RF: That was a great night and gig, definitely one of the better ones.
We once played in this lady’s front room in Lancaster with Gnod and Black Bombaim, it was just the bands plus three other people, which was intense! Then a couple of days later on the same tour we played with Karma to Burn in Paris to a full house, both very different but fun shows.
Are there any bands that you’ve played with that we should be checking out?
RF: Henry Blacker are a great, but unless you’ve lived under a rock you have probably checked them out already… [Indeed we have – Ed.] If not, do!
Also, we are playing a show on the 27th of February next year with a French band called Fiend who are awesome.
If you could play with any band or bands who would they be?
RF: I have written to Phil Collins a few times asking if we can be his backing band. A bit like the Melvins /Jello Biafra; Jelvins thing but with HAG/Phil Collins; PHAGLLINS. No answer from him yet, but I’m confident he’ll get on board.
TK: Phil Collins is about to return to show business!
I hear people are signing petitions to prevent the comeback.
I urge your readers not to sign the petition, as we might have to negotiate with Limahl.
RF: HAMAHL! That sounds catchier let’s get him instead!
With so many excellent ‘heavy’ bands knocking about at the moment and playing together on similar bills, do you feel that there is a ‘scene’ developing or a sense of community?
TK: There is always a scene but always changing like an amoeba.

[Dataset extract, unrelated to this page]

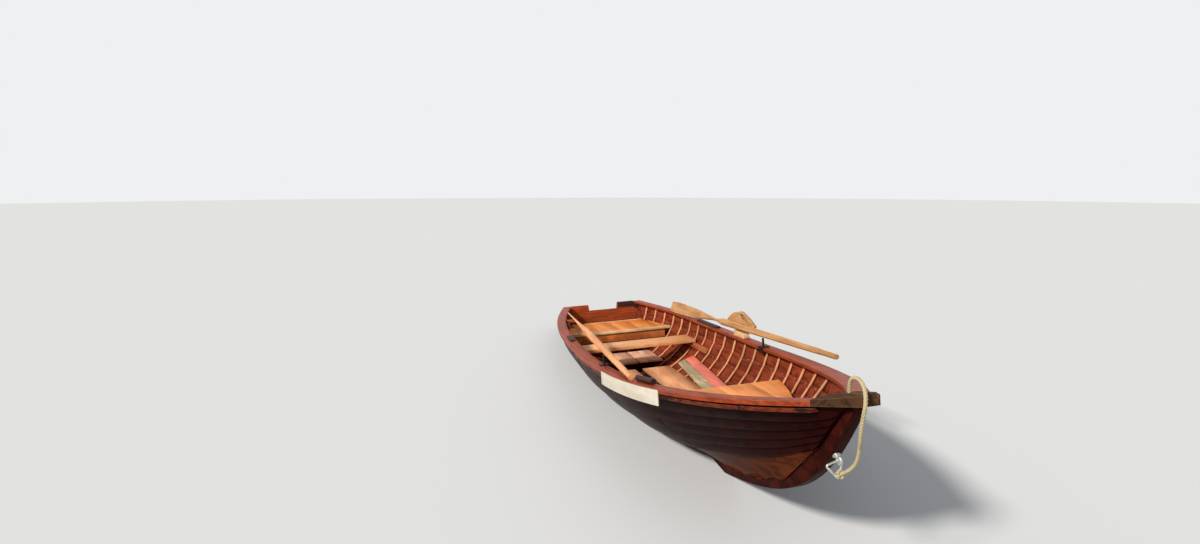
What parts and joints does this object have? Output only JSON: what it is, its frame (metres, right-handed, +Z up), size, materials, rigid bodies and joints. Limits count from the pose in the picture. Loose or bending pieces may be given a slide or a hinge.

IB: I hope it’s more of a community; a scene makes me nervous because of the expectations placed on you to fit a certain criteria. Better to be free and easy, who knows what direction HAG will go?
What’s next for HAG?
RF: We have a couple of gigs booked early next year that I’m looking forward to and we have a few new songs that are pretty much ready to record for the next release.
TK: More riffs, gigs, tours, then we are going to sacrifice Ian to the lords of metal: Manowar.
Fear of Man will be released digitally through DNAWOT records on the 8th of January. We strongly recommend you get yourself a copy, it’ll totally blow away the post-seasonal blues and help learn you the true meaning of ‘Eagle Metal’.